- Ezzat in 1967
- Born: April 16, 1910 Cairo, Egypt
- Died: July 25, 1970 (aged 60) Cairo, Egypt
- Military career
- Allegiance: Kingdom of Egypt Republic of Egypt United Arab Republic
- Branch: Egyptian Navy
- Rank: Admiral (active)
- Conflicts: 1948 Arab–Israeli War Suez Crisis Six-Day War

= Suleiman Ezzat =

Egyptian admiral

Suleiman Ezzat (سليمان عزت; 16 April 1910 – 25 July 1970) was an Egyptian naval officer and the Commander-in-Chief of the Egyptian Navy, which he led from September 1952 till 10 June 1967 when he resigned after the Six-Day War.

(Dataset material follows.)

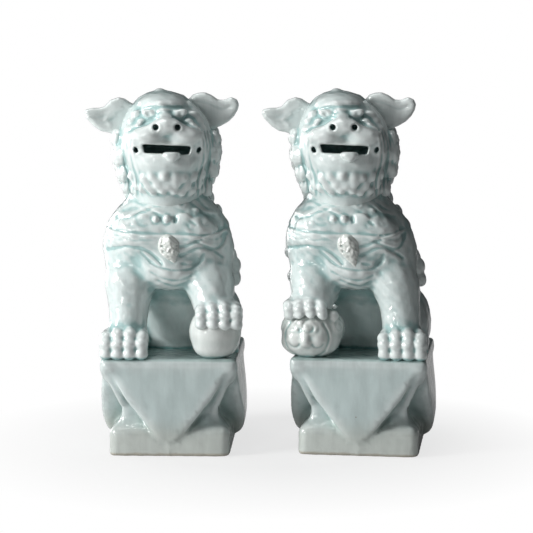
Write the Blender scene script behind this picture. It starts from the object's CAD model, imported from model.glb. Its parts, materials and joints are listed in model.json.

Ezzat participated in the 1948 Arab–Israeli War and is said to have bombarded the Tel Aviv port in October 1948 in retaliation for Israel's targeting of an Egyptian ship docked in the port of Gaza. In 1954, he was responsible for the Committee for the Liberation of the Arab Maghreb, which was headed by Allal El Fassi and Mohammed Khider, and which was coordinating the actions of the ALN during the Algerian War of Independence.

A missile boat (Ambassador MK III) operated by the Egyptian Navy since 2013 was named after him.